Errors in computer programs are called bugs. Sometimes bugs are benign and do not affect the usefulness of the program, in other cases they might cause the program to completely fail (crash), in yet other cases there may be subtle problems. Sometimes, otherwise benign bugs may be used for malicious intent, creating a security exploit. Bugs are usually not the fault of the computer. Since computers merely execute the instructions they are given, bugs are nearly always the result of a programmer’s error or an oversight made in the program’s design. (It is not universally true that bugs are solely due to programmer oversight. Computer hardware may fail or may itself have a fundamental problem that produces unexpected results in certain situations. For instance, the Pentium FDIV bug caused some Intel microprocessors in the early 1990s to produce inaccurate results for certain floating point division operations. This was caused by a flaw in the microprocessor design and resulted in a partial recall of the affected devices.)
In most computers, individual instructions are stored as machine code with each instruction being given a unique number (its operation code or opcode for short). The command to add two numbers together would have one opcode, the command to multiply them would have a different opcode, and so on. The simplest computers are able to perform any of a handful of different instructions; the more complex computers have several hundred to choose from, each with a unique numerical code. Since the computer’s memory is able to store numbers, it can also store the instruction codes. This leads to the important fact that entire programs (which are just lists of instructions) can be represented as lists of numbers and can themselves be manipulated inside the computer just as if they were numeric data. The fundamental concept of storing programs in the computer’s memory alongside the data they operate on is the crux of the von Neumann, or stored program, architecture. In some cases, a computer might store some or all of its programs in memory that is kept separate from the data it operates on. This is called the Harvard architecture after the Harvard Mark I computer. Modern von Neumann computers display some traits of the Harvard architecture in their designs, such as in CPU caches.
While it is possible to write computer programs as long lists of numbers (machine language), and this technique was used with many early computers, it is extremely tedious to do so in practice, especially for complicated programs. Instead, each basic instruction can be given a short name that is indicative of its function and easy to remember—a mnemonic such as ADD, SUB, MULT, or JUMP. These mnemonics are collectively known as a computer’s assembly language. Converting programs written in assembly language into something the computer can actually understand (machine language) is usually done by a computer program called an assembler. Machine languages and the assembly languages that represent them (collectively termed low-level programming languages) tend to be unique to a particular type of computer. This means that an ARM architecture computer (such as may be found in a PDA or a hand-held video game) cannot understand the machine language of an Intel Pentium or the AMD Athlon 64 computer that might be in a PC. (However, there is sometimes some form of machine language compatibility between different computers.

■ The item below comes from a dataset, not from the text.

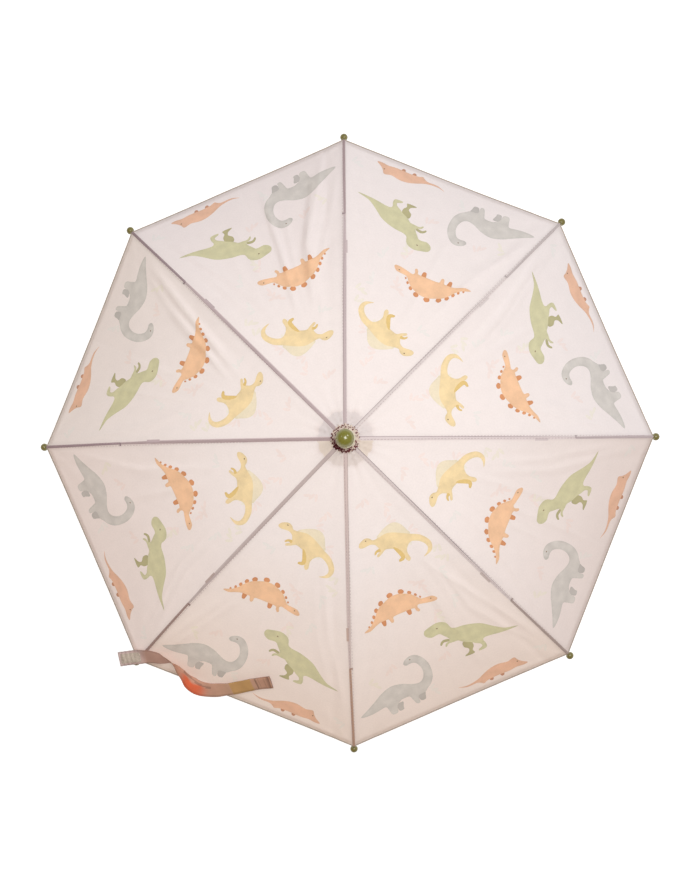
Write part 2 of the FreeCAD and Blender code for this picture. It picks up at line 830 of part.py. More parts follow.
def build_strap():
    """The tie strap, laid across the corner at rib 6 and up the gore towards rib 5, with its two
    fastening patches."""
    turned = rib_rotation(6)
    half = math.radians(STEP / 2)
    along, across = Vector(1, 0, 0), Vector(0, 1, 0)
    uphill = Vector(math.cos(half), math.sin(half), 0)

    def on_gore(out, over):
        """A point above the gore's surface, at the height of the rib's arc for that distance."""
        level = along * out + across * over
        radius = level.dot(uphill) / math.cos(half)
        run = radius - arc_centre.x
        return level + Vector(0, 0, arc_centre.z + math.sqrt(arc * arc - run * run))

    base = on_gore(size["strap_base_out"], size["strap_base_over"])
    free = on_gore(size["strap_end_out"], size["strap_end_over"])
    direction = (free - base).normalize()
    uphill_run = direction.dot(uphill)
    up = (uphill * direction.z - Z_AXIS * uphill_run).normalize()
    side = up.cross(direction).normalize()
    rotation = Rotation(direction, side, Vector(), "XYZ")

    def strip(label, from_base, width, lift):
        """A box along the strap whose width has a name on the sheet."""
        piece = part("Box", Width=f"dims.{width}")
        corner = base + direction * from_base - side * (size[width] / 2) + up * lift
        place = Placement(turned.multVec(corner), turned.multiply(rotation))
        return node(piece, label, place)

    lift = size["strap_lift"]
    strap = strip("tie_strap", 0, "strap_width", lift)
    strap.Length = (free - base).Length
    bind(strap, Height="dims.strap_thickness")
    margin, reach = size["patch_margin"], size["patch_length"] + size["patch_margin"]
    above, below = lift + size["strap_thickness"], lift - size["patch_thickness"]
    for patch in (
        strip("strap_loop_patch", margin, "patch_width", above),
        strip("strap_hook_patch", strap.Length.Value - reach, "patch_width", below),
    ):
        bind(patch, Length="dims.patch_length", Height="dims.patch_thickness")


build_shaft()
build_pins()
build_catch("open_catch", OPEN_CATCH_FACE, 1)
build_catch("close_catch", CLOSE_CATCH_FACE, -1)
build_crown()
build_runner()
build_finial()
build_handle()
both_halves = half_section(1).fuse(half_section(-1)).removeSplitter()
for rib in RIBS:
    build_rib(rib)
    build_rivet(rib)
    build_tip(rib)
    build_stretcher(rib)
    build_canopy_section(rib, both_halves)
build_strap()

doc.recompute()
for piece in doc.Objects:
    if "Invalid" in piece.State or "Error" in piece.State:
        raise RuntimeError(f"{piece.Name} ({piece.Label}) failed: {piece.State}")
for piece in nodes:
    if piece.Shape.isNull() or not piece.Shape.isValid():
        raise RuntimeError(f"{piece.Label} has no valid shape")

os.makedirs("parts", exist_ok=True)
for piece in nodes:
    piece.Shape.exportStep(f"parts/{piece.Label}.step")
    print(f"{piece.Label}: {piece.Shape.Volume:.1f} mm3, {len(piece.Shape.Solids)} solid")
print(f"{len(nodes)} nodes, ribs' arc {arc:.2f}, stretcher {joint_chord:.2f}")
print(f"open runner's pivots at {runner_height:.2f}")
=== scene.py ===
import math
import random

import bpy
import numpy as np
from mathutils import Matrix, Vector
from mathutils.geometry import delaunay_2d_cdt, interpolate_bezier


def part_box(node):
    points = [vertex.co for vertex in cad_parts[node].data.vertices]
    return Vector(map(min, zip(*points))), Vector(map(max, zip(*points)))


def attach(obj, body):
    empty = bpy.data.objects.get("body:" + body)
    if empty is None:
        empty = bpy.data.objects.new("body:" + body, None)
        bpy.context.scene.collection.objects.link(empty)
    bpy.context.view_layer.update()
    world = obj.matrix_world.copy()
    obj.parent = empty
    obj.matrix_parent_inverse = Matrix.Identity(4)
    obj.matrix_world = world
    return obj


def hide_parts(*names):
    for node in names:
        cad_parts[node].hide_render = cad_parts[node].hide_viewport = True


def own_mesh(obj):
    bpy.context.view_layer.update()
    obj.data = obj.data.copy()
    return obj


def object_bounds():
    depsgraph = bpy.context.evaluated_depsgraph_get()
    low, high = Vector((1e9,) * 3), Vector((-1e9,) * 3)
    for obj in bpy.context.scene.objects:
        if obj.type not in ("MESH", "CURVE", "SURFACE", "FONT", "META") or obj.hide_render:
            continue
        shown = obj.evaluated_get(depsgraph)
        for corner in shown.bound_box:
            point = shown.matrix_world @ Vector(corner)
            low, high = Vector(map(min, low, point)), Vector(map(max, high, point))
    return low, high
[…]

An x86-64 compatible microprocessor like the AMD Athlon 64 can run most of the same programs that an Intel Core 2 microprocessor can, as well as programs designed for earlier microprocessors like the Intel Pentiums and Intel 80486. This contrasts with very early commercial computers, which were often one-of-a-kind and totally incompatible with other computers.)

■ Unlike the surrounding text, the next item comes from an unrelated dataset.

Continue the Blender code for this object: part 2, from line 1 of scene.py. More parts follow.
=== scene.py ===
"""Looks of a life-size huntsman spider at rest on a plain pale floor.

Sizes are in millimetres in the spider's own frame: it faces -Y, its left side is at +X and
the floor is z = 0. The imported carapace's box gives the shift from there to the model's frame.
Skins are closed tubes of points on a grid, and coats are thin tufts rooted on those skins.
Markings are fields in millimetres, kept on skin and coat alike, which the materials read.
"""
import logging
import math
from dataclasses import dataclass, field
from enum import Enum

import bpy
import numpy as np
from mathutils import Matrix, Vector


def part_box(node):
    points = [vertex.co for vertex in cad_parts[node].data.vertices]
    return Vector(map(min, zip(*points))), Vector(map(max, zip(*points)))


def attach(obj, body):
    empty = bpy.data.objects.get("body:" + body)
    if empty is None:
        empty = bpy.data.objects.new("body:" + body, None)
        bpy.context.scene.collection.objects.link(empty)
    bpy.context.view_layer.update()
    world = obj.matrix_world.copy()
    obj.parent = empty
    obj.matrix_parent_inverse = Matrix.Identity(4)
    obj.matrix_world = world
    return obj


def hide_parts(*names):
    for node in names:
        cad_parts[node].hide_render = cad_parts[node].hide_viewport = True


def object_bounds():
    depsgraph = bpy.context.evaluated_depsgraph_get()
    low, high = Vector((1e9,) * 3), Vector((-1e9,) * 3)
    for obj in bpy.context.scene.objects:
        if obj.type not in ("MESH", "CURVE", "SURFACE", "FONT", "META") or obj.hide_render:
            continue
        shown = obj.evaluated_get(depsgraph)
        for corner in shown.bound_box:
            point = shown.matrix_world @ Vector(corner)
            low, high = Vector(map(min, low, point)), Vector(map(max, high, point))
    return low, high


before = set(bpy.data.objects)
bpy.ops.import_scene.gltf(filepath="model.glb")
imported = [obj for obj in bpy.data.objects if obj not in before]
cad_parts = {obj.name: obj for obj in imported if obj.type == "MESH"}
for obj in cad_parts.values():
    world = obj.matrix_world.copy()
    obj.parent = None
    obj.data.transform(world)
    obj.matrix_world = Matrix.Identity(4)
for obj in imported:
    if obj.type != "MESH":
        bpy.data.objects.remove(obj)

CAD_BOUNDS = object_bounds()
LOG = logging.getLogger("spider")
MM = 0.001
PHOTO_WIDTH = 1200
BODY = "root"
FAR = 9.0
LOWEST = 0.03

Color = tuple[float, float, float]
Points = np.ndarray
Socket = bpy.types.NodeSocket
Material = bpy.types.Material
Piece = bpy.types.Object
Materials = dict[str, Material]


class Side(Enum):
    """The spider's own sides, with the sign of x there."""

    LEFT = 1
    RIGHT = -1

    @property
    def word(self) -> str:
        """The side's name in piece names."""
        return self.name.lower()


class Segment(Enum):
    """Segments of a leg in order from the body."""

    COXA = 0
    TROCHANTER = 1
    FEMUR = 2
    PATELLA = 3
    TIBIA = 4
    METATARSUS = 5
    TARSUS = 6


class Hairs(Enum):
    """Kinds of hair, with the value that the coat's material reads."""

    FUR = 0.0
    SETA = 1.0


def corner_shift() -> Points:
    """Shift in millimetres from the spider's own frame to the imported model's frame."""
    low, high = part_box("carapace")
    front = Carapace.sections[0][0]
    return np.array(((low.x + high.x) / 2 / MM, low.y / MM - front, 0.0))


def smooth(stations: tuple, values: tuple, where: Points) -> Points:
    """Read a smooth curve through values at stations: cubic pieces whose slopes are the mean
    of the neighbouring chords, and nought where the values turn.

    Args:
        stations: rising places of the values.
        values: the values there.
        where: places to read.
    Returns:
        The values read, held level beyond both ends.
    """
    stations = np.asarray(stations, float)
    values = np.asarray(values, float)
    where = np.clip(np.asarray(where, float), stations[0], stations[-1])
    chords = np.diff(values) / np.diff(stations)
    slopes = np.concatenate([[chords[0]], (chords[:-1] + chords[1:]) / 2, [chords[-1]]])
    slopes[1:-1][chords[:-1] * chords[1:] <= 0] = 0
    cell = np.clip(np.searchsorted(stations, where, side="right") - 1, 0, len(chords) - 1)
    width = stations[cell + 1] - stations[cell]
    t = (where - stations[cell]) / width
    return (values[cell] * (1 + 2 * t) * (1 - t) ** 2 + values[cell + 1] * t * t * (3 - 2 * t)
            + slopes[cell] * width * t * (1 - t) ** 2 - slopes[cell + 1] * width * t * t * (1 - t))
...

Though considerably easier than in machine language, writing long programs in assembly language is often difficult and error-prone. Therefore, most complicated programs are written in more abstract high-level programming languages that can express the needs of the computer programmer more conveniently (and thereby help reduce programmer error). High-level languages are usually “compiled” into machine language (or sometimes into assembly language and then into machine language) using another computer program called a compiler. (High-level languages are also often interpreted rather than compiled. Interpreted languages are translated into machine code on the fly by another program called an interpreter.) Since high-level languages are more abstract than assembly language, it is possible to use different compilers to translate the same high-level language program into the machine language of many different types of computers. This is part of the means by which software like video games may be made available for different computer architectures such as personal computers and various video game consoles.
The task of developing large software systems is an immense intellectual effort. It has proven, historically, to be very difficult to produce software with an acceptably high reliability, on a predictable schedule and budget. The academic and professional discipline of software engineering concentrates specifically on this problem.
Example
Suppose a computer is being employed to control a traffic light. A simple stored program might say:
- Turn off all of the lights
- Turn on the red light
- Wait for sixty seconds
- Turn off the red light
- Turn on the green light
- Wait for sixty seconds
- Turn off the green light
- Turn on the yellow light
- Wait for two seconds
- Turn off the yellow light
- Jump to instruction number (2)
With this set of instructions, the computer would cycle the light continually through red, green, yellow, and back to red again until told to stop running the program.
However, suppose there is a simple on/off switch connected to the computer that is intended be used to make the light flash red while some maintenance operation is being performed. The program might then instruct the computer to:
- Turn off all of the lights
- Turn on the red light
- Wait for sixty seconds
- Turn off the red light
- Turn on the green light
- Wait for sixty seconds
- Turn off the green light
- Turn on the yellow light
- Wait for two seconds
- Turn off the yellow light
- If the maintenance switch is NOT turned on then jump to instruction number 2
- Turn on the red light
- Wait for one second
- Turn off the red light
- Wait for one second
- Jump to instruction number 11
In this manner, the computer is either running the instructions from number (2) to (11) over and over or it’s running the instructions from (11) down to (16) over and over, depending on the position of the switch. Although this is a simple program, it contains a software bug. If the traffic signal is showing red when someone switches the “flash red” switch, it will cycle through green once more before starting to flash red as instructed. This bug is quite easy to fix by changing the program to repeatedly test the switch throughout each “wait” period—but writing large programs that have no bugs is exceedingly difficult.